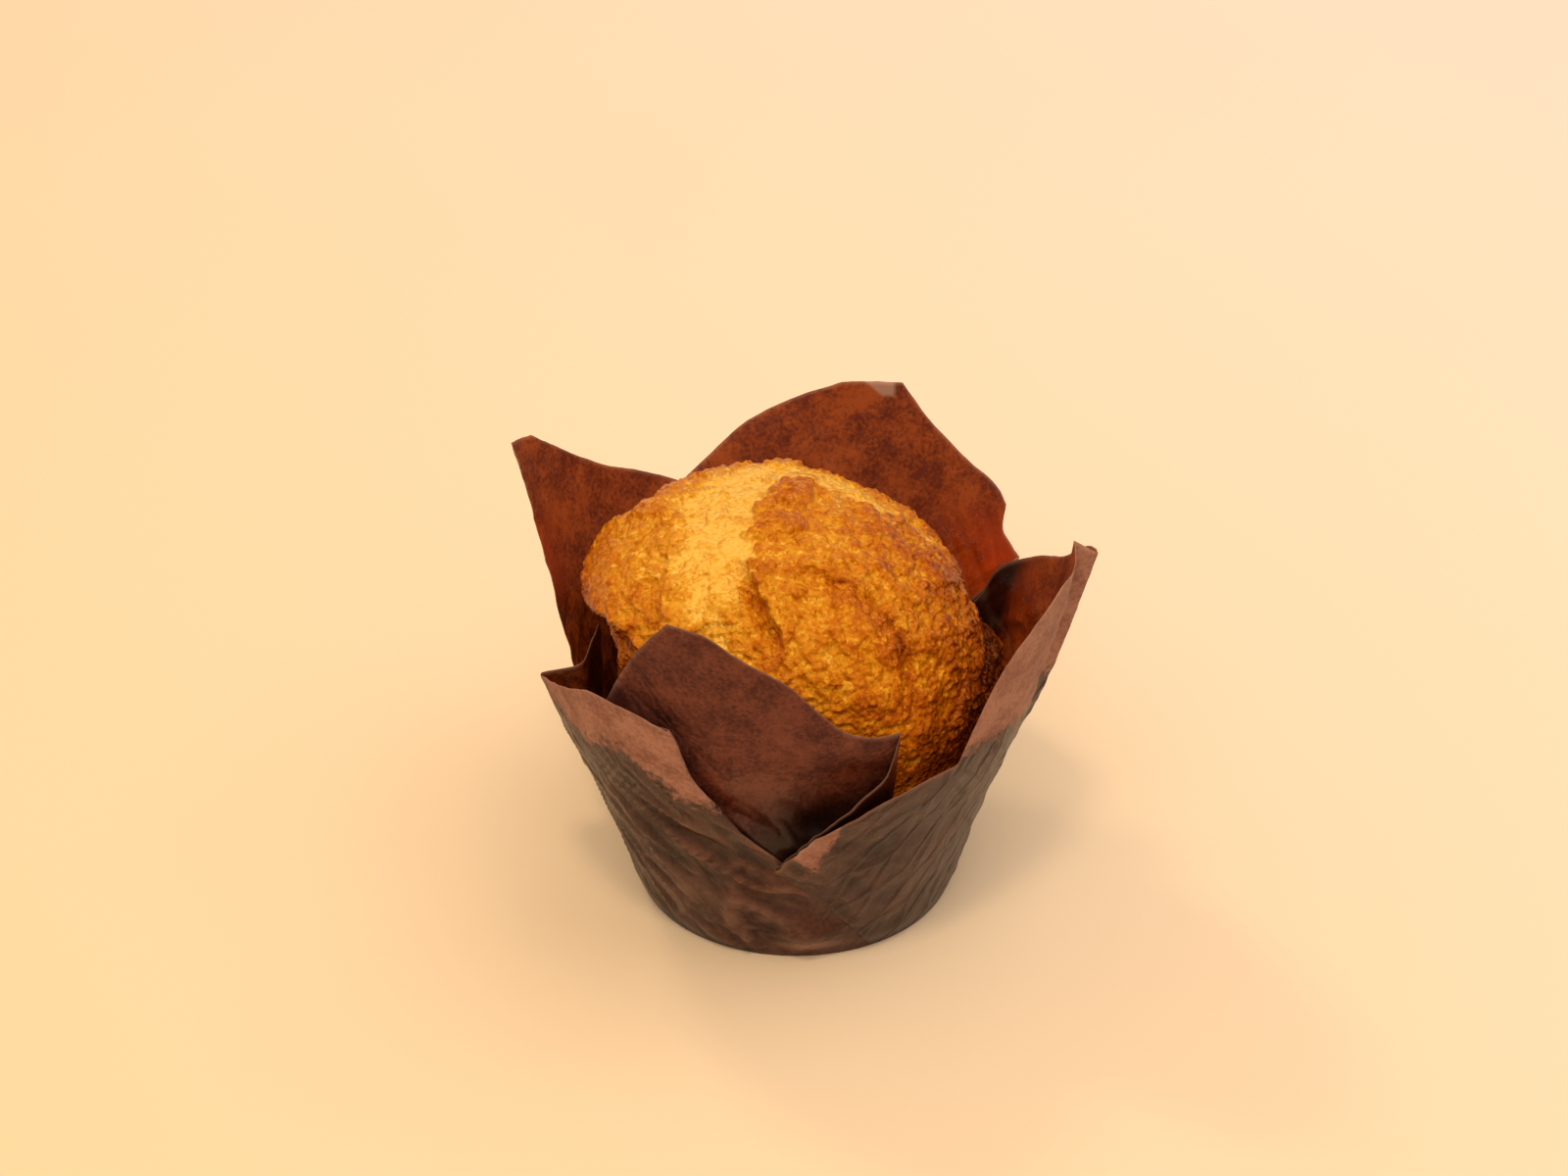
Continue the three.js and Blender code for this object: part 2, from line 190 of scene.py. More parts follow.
@dataclass
class NodeSheet:
    """A material's node tree under construction.

    Args:
        name: Name of the material.
    """

    name: str
    material: bpy.types.Material = field(init=False)

    def __post_init__(self) -> None:
        """Starts the material with an empty node tree."""
        self.material = bpy.data.materials.new(self.name)
        self.material.use_nodes = True
        self.material.node_tree.nodes.clear()

    def add(self, kind: str, inputs: dict | list | tuple = (), outlet: str | int = 0,
            **settings: object) -> bpy.types.NodeSocket | None:
        """Adds a node with its settings and links.

        Args:
            kind: Type name of the node, without the shader prefix.
            inputs: What the inputs take, in order or by name or number. Each is a socket to
                join, an sRGB hex colour or a plain value.
            outlet: Name or number of the output that is wanted.
            settings: Properties of the node itself.

        Returns:
            The wanted output, or None if the node has no output.
        """
        tree = self.material.node_tree
        node = tree.nodes.new("ShaderNode" + kind)
        for key, value in settings.items():
            setattr(node, key, value)
        named = inputs if isinstance(inputs, dict) else dict(enumerate(inputs))
        for key, value in named.items():
            if isinstance(value, bpy.types.NodeSocket):
                tree.links.new(value, node.inputs[key])
            else:
                node.inputs[key].default_value = linear(value) if isinstance(value, str) else value
        return node.outputs[outlet] if len(node.outputs) else None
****
TASK BRIEF: Copy out the data shown above without altering anything.

SOLUTION:
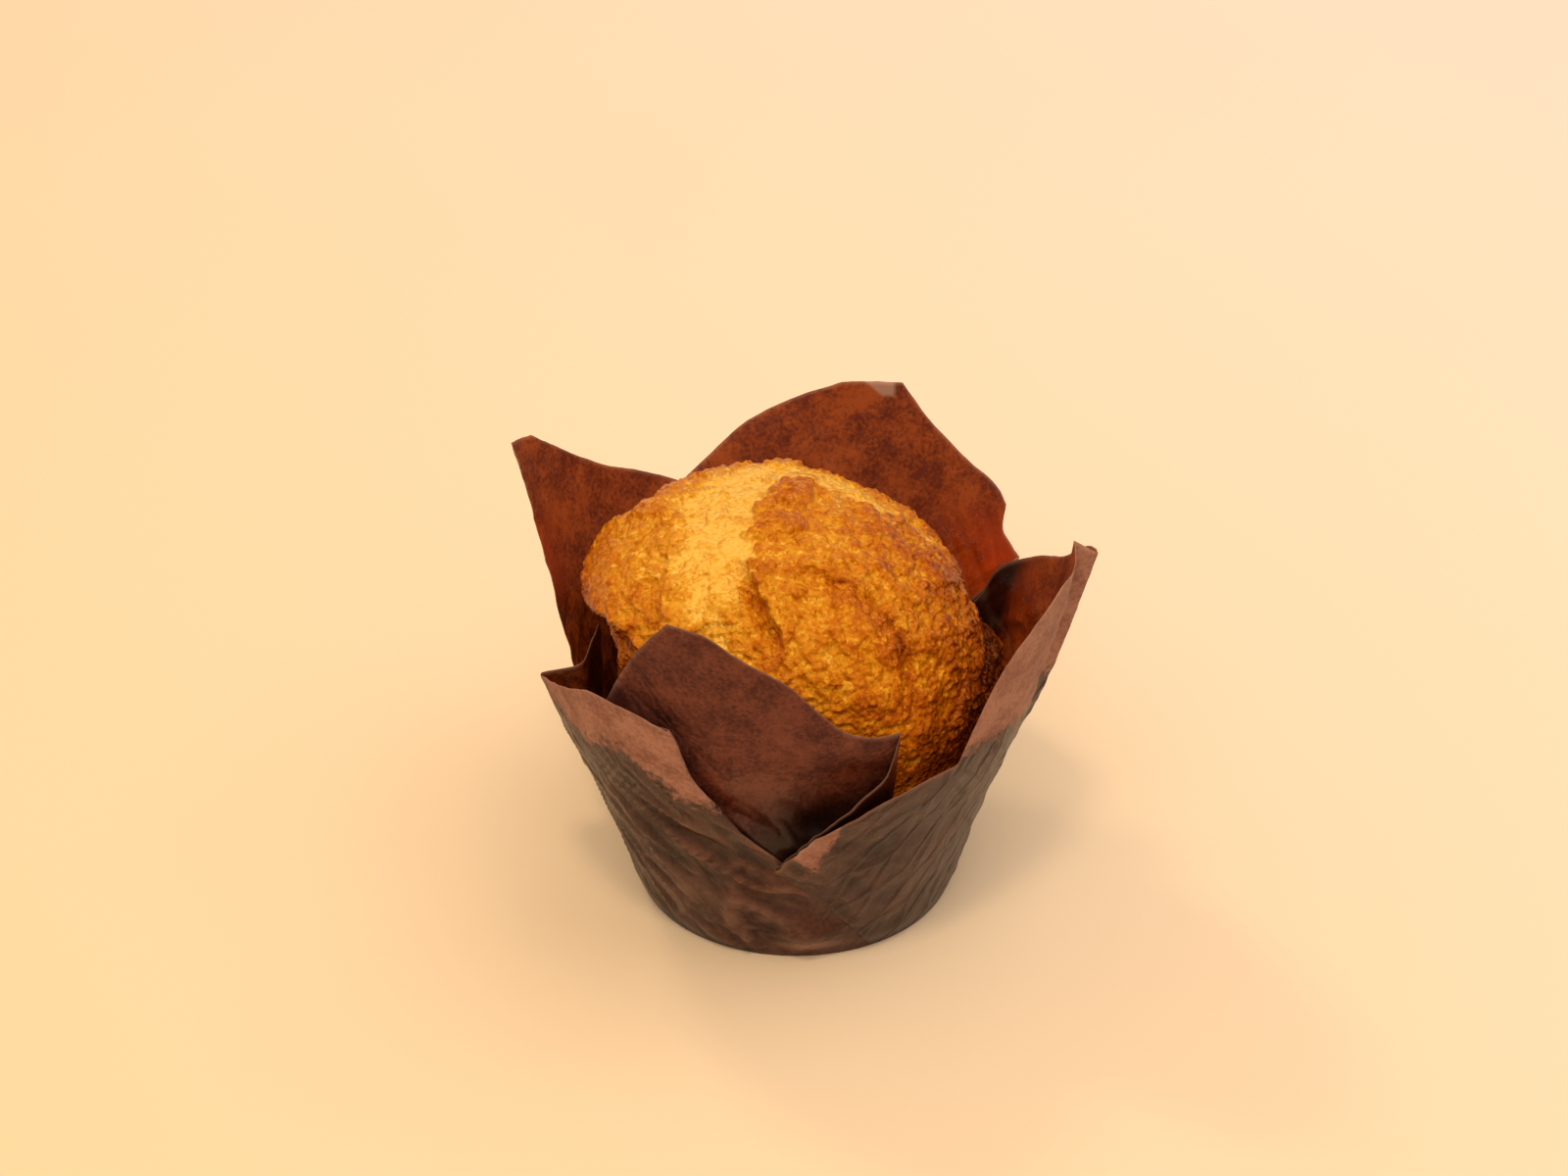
Continue the three.js and Blender code for this object: part 2, from line 190 of scene.py. More parts follow.
@dataclass
class NodeSheet:
    """A material's node tree under construction.

    Args:
        name: Name of the material.
    """

    name: str
    material: bpy.types.Material = field(init=False)

    def __post_init__(self) -> None:
        """Starts the material with an empty node tree."""
        self.material = bpy.data.materials.new(self.name)
        self.material.use_nodes = True
        self.material.node_tree.nodes.clear()

    def add(self, kind: str, inputs: dict | list | tuple = (), outlet: str | int = 0,
            **settings: object) -> bpy.types.NodeSocket | None:
        """Adds a node with its settings and links.

        Args:
            kind: Type name of the node, without the shader prefix.
            inputs: What the inputs take, in order or by name or number. Each is a socket to
                join, an sRGB hex colour or a plain value.
            outlet: Name or number of the output that is wanted.
            settings: Properties of the node itself.

        Returns:
            The wanted output, or None if the node has no output.
        """
        tree = self.material.node_tree
        node = tree.nodes.new("ShaderNode" + kind)
        for key, value in settings.items():
            setattr(node, key, value)
        named = inputs if isinstance(inputs, dict) else dict(enumerate(inputs))
        for key, value in named.items():
            if isinstance(value, bpy.types.NodeSocket):
                tree.links.new(value, node.inputs[key])
            else:
                node.inputs[key].default_value = linear(value) if isinstance(value, str) else value
        return node.outputs[outlet] if len(node.outputs) else None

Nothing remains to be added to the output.